_WORK TO COMPLETE:_ Copy out the listing exactly.

(begin)

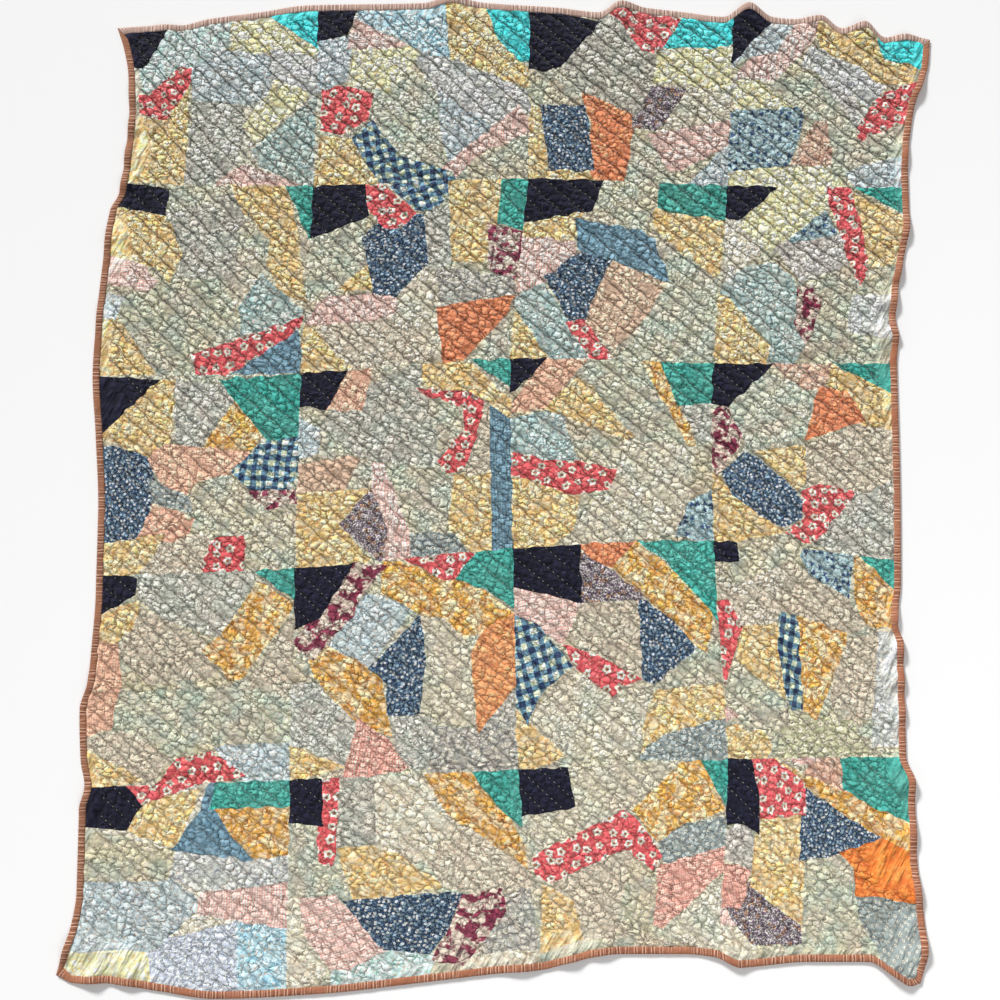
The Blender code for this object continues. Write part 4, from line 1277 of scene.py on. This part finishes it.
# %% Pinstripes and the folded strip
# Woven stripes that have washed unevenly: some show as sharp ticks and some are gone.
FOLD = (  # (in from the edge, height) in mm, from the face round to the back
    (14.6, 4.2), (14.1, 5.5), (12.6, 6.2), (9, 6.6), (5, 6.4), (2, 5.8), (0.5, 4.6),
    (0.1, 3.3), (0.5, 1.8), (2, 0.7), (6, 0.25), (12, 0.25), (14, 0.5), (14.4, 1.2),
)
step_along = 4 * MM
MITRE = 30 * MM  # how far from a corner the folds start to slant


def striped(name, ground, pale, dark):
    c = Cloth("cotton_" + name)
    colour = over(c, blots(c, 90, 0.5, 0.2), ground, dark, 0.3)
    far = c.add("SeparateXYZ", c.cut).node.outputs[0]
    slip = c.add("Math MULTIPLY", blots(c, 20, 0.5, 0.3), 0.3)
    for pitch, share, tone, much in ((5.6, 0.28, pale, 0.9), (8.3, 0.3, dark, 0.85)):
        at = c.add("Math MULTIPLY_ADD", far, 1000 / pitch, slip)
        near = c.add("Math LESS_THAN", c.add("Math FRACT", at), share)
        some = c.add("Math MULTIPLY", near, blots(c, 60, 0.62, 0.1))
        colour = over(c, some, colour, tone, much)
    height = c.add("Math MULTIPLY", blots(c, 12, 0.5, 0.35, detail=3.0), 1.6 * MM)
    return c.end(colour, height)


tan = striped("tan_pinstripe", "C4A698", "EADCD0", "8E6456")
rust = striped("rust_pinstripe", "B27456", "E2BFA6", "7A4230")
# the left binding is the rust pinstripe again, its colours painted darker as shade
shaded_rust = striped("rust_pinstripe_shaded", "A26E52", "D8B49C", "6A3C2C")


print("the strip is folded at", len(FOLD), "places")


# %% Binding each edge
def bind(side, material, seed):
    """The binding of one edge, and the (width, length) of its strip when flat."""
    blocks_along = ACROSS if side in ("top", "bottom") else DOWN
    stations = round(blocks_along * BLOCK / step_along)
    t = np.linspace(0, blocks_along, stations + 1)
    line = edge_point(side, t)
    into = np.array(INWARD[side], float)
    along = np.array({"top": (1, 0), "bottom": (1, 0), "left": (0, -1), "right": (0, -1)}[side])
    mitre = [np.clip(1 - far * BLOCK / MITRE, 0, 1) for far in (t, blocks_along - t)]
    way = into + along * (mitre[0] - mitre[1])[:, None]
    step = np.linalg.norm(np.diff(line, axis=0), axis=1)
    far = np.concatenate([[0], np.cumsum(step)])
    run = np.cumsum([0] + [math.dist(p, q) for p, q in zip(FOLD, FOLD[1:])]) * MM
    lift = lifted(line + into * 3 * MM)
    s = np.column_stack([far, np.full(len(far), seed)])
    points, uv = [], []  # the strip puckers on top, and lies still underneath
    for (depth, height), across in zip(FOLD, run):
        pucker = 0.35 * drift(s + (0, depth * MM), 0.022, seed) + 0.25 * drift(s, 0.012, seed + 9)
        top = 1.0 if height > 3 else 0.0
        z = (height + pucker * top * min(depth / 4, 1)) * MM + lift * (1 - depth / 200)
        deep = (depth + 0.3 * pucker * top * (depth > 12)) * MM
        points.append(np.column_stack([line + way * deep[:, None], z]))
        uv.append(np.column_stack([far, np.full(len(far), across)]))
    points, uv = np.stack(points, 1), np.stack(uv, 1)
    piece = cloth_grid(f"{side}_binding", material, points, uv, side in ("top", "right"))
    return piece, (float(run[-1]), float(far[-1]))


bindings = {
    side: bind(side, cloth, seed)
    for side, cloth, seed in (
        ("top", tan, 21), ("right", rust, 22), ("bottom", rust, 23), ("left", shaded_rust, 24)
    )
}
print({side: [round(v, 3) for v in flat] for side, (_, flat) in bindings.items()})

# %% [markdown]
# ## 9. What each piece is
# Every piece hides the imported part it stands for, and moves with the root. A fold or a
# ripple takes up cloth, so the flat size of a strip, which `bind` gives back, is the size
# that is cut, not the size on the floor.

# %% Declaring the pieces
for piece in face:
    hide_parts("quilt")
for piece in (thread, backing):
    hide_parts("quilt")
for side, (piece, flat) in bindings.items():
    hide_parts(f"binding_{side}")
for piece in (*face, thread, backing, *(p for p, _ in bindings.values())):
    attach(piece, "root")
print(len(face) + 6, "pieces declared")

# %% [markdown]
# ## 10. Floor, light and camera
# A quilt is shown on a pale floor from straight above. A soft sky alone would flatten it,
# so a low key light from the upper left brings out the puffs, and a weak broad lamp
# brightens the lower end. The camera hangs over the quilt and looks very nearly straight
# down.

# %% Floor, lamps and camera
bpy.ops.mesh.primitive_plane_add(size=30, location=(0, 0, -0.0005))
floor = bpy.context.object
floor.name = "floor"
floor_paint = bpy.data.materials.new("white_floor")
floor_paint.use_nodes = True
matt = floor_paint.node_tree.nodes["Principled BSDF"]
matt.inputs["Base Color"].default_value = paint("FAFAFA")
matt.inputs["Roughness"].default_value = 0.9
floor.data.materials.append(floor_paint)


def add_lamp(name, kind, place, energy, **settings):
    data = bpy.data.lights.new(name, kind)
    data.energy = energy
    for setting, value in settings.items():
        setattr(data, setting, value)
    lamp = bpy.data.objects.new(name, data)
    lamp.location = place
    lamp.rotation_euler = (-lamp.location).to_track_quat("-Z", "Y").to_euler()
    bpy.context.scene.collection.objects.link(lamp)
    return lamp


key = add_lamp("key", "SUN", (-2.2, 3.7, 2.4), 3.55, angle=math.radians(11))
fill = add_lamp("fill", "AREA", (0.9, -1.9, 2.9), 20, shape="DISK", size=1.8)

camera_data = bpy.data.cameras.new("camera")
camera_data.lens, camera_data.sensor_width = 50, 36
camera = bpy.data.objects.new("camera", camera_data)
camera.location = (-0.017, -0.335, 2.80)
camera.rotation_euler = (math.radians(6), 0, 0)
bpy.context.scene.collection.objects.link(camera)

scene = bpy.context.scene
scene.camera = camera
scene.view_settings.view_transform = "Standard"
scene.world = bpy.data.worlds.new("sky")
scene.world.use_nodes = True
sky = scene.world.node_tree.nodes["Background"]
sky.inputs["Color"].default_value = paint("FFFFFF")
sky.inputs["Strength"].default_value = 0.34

(end)

_WORKED SOLUTION:_
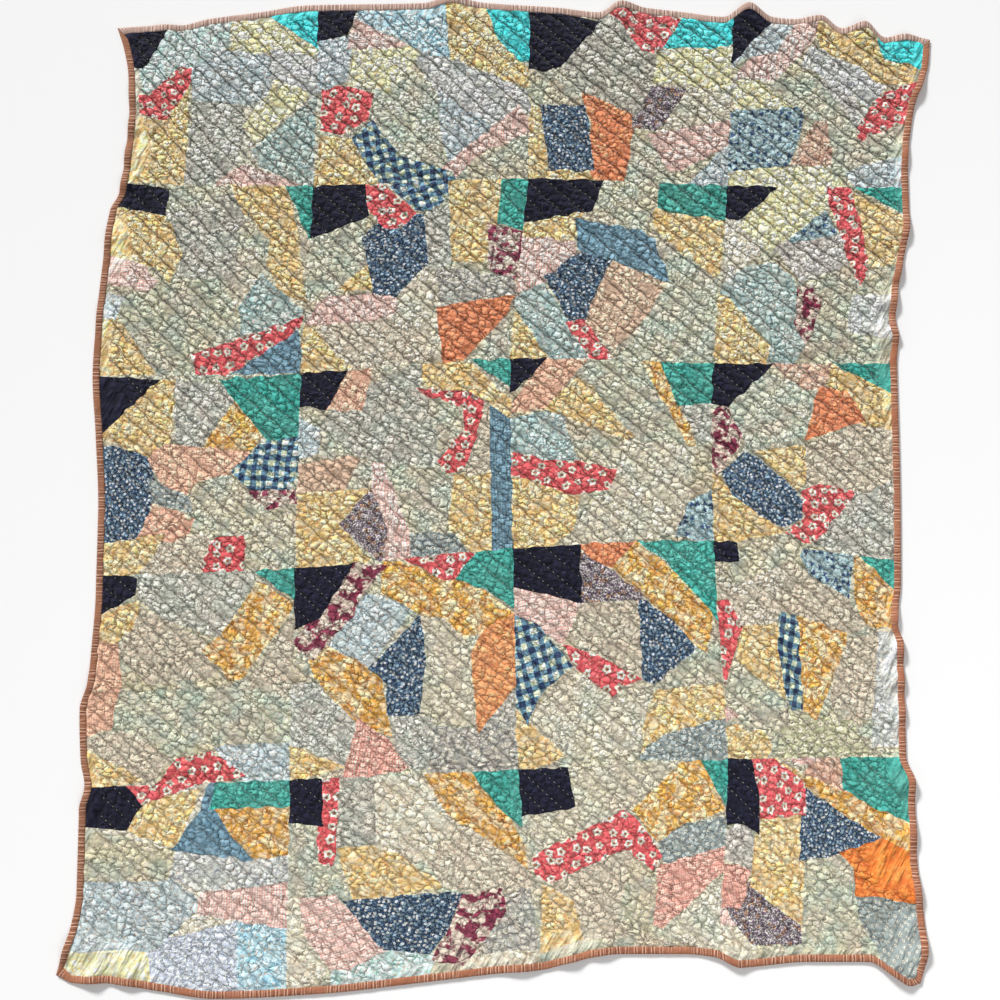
The Blender code for this object continues. Write part 4, from line 1277 of scene.py on. This part finishes it.
# %% Pinstripes and the folded strip
# Woven stripes that have washed unevenly: some show as sharp ticks and some are gone.
FOLD = (  # (in from the edge, height) in mm, from the face round to the back
    (14.6, 4.2), (14.1, 5.5), (12.6, 6.2), (9, 6.6), (5, 6.4), (2, 5.8), (0.5, 4.6),
    (0.1, 3.3), (0.5, 1.8), (2, 0.7), (6, 0.25), (12, 0.25), (14, 0.5), (14.4, 1.2),
)
step_along = 4 * MM
MITRE = 30 * MM  # how far from a corner the folds start to slant


def striped(name, ground, pale, dark):
    c = Cloth("cotton_" + name)
    colour = over(c, blots(c, 90, 0.5, 0.2), ground, dark, 0.3)
    far = c.add("SeparateXYZ", c.cut).node.outputs[0]
    slip = c.add("Math MULTIPLY", blots(c, 20, 0.5, 0.3), 0.3)
    for pitch, share, tone, much in ((5.6, 0.28, pale, 0.9), (8.3, 0.3, dark, 0.85)):
        at = c.add("Math MULTIPLY_ADD", far, 1000 / pitch, slip)
        near = c.add("Math LESS_THAN", c.add("Math FRACT", at), share)
        some = c.add("Math MULTIPLY", near, blots(c, 60, 0.62, 0.1))
        colour = over(c, some, colour, tone, much)
    height = c.add("Math MULTIPLY", blots(c, 12, 0.5, 0.35, detail=3.0), 1.6 * MM)
    return c.end(colour, height)


tan = striped("tan_pinstripe", "C4A698", "EADCD0", "8E6456")
rust = striped("rust_pinstripe", "B27456", "E2BFA6", "7A4230")
# the left binding is the rust pinstripe again, its colours painted darker as shade
shaded_rust = striped("rust_pinstripe_shaded", "A26E52", "D8B49C", "6A3C2C")


print("the strip is folded at", len(FOLD), "places")


# %% Binding each edge
def bind(side, material, seed):
    """The binding of one edge, and the (width, length) of its strip when flat."""
    blocks_along = ACROSS if side in ("top", "bottom") else DOWN
    stations = round(blocks_along * BLOCK / step_along)
    t = np.linspace(0, blocks_along, stations + 1)
    line = edge_point(side, t)
    into = np.array(INWARD[side], float)
    along = np.array({"top": (1, 0), "bottom": (1, 0), "left": (0, -1), "right": (0, -1)}[side])
    mitre = [np.clip(1 - far * BLOCK / MITRE, 0, 1) for far in (t, blocks_along - t)]
    way = into + along * (mitre[0] - mitre[1])[:, None]
    step = np.linalg.norm(np.diff(line, axis=0), axis=1)
    far = np.concatenate([[0], np.cumsum(step)])
    run = np.cumsum([0] + [math.dist(p, q) for p, q in zip(FOLD, FOLD[1:])]) * MM
    lift = lifted(line + into * 3 * MM)
    s = np.column_stack([far, np.full(len(far), seed)])
    points, uv = [], []  # the strip puckers on top, and lies still underneath
    for (depth, height), across in zip(FOLD, run):
        pucker = 0.35 * drift(s + (0, depth * MM), 0.022, seed) + 0.25 * drift(s, 0.012, seed + 9)
        top = 1.0 if height > 3 else 0.0
        z = (height + pucker * top * min(depth / 4, 1)) * MM + lift * (1 - depth / 200)
        deep = (depth + 0.3 * pucker * top * (depth > 12)) * MM
        points.append(np.column_stack([line + way * deep[:, None], z]))
        uv.append(np.column_stack([far, np.full(len(far), across)]))
    points, uv = np.stack(points, 1), np.stack(uv, 1)
    piece = cloth_grid(f"{side}_binding", material, points, uv, side in ("top", "right"))
    return piece, (float(run[-1]), float(far[-1]))


bindings = {
    side: bind(side, cloth, seed)
    for side, cloth, seed in (
        ("top", tan, 21), ("right", rust, 22), ("bottom", rust, 23), ("left", shaded_rust, 24)
    )
}
print({side: [round(v, 3) for v in flat] for side, (_, flat) in bindings.items()})

# %% [markdown]
# ## 9. What each piece is
# Every piece hides the imported part it stands for, and moves with the root. A fold or a
# ripple takes up cloth, so the flat size of a strip, which `bind` gives back, is the size
# that is cut, not the size on the floor.

# %% Declaring the pieces
for piece in face:
    hide_parts("quilt")
for piece in (thread, backing):
    hide_parts("quilt")
for side, (piece, flat) in bindings.items():
    hide_parts(f"binding_{side}")
for piece in (*face, thread, backing, *(p for p, _ in bindings.values())):
    attach(piece, "root")
print(len(face) + 6, "pieces declared")

# %% [markdown]
# ## 10. Floor, light and camera
# A quilt is shown on a pale floor from straight above. A soft sky alone would flatten it,
# so a low key light from the upper left brings out the puffs, and a weak broad lamp
# brightens the lower end. The camera hangs over the quilt and looks very nearly straight
# down.

# %% Floor, lamps and camera
bpy.ops.mesh.primitive_plane_add(size=30, location=(0, 0, -0.0005))
floor = bpy.context.object
floor.name = "floor"
floor_paint = bpy.data.materials.new("white_floor")
floor_paint.use_nodes = True
matt = floor_paint.node_tree.nodes["Principled BSDF"]
matt.inputs["Base Color"].default_value = paint("FAFAFA")
matt.inputs["Roughness"].default_value = 0.9
floor.data.materials.append(floor_paint)


def add_lamp(name, kind, place, energy, **settings):
    data = bpy.data.lights.new(name, kind)
    data.energy = energy
    for setting, value in settings.items():
        setattr(data, setting, value)
    lamp = bpy.data.objects.new(name, data)
    lamp.location = place
    lamp.rotation_euler = (-lamp.location).to_track_quat("-Z", "Y").to_euler()
    bpy.context.scene.collection.objects.link(lamp)
    return lamp


key = add_lamp("key", "SUN", (-2.2, 3.7, 2.4), 3.55, angle=math.radians(11))
fill = add_lamp("fill", "AREA", (0.9, -1.9, 2.9), 20, shape="DISK", size=1.8)

camera_data = bpy.data.cameras.new("camera")
camera_data.lens, camera_data.sensor_width = 50, 36
camera = bpy.data.objects.new("camera", camera_data)
camera.location = (-0.017, -0.335, 2.80)
camera.rotation_euler = (math.radians(6), 0, 0)
bpy.context.scene.collection.objects.link(camera)

scene = bpy.context.scene
scene.camera = camera
scene.view_settings.view_transform = "Standard"
scene.world = bpy.data.worlds.new("sky")
scene.world.use_nodes = True
sky = scene.world.node_tree.nodes["Background"]
sky.inputs["Color"].default_value = paint("FFFFFF")
sky.inputs["Strength"].default_value = 0.34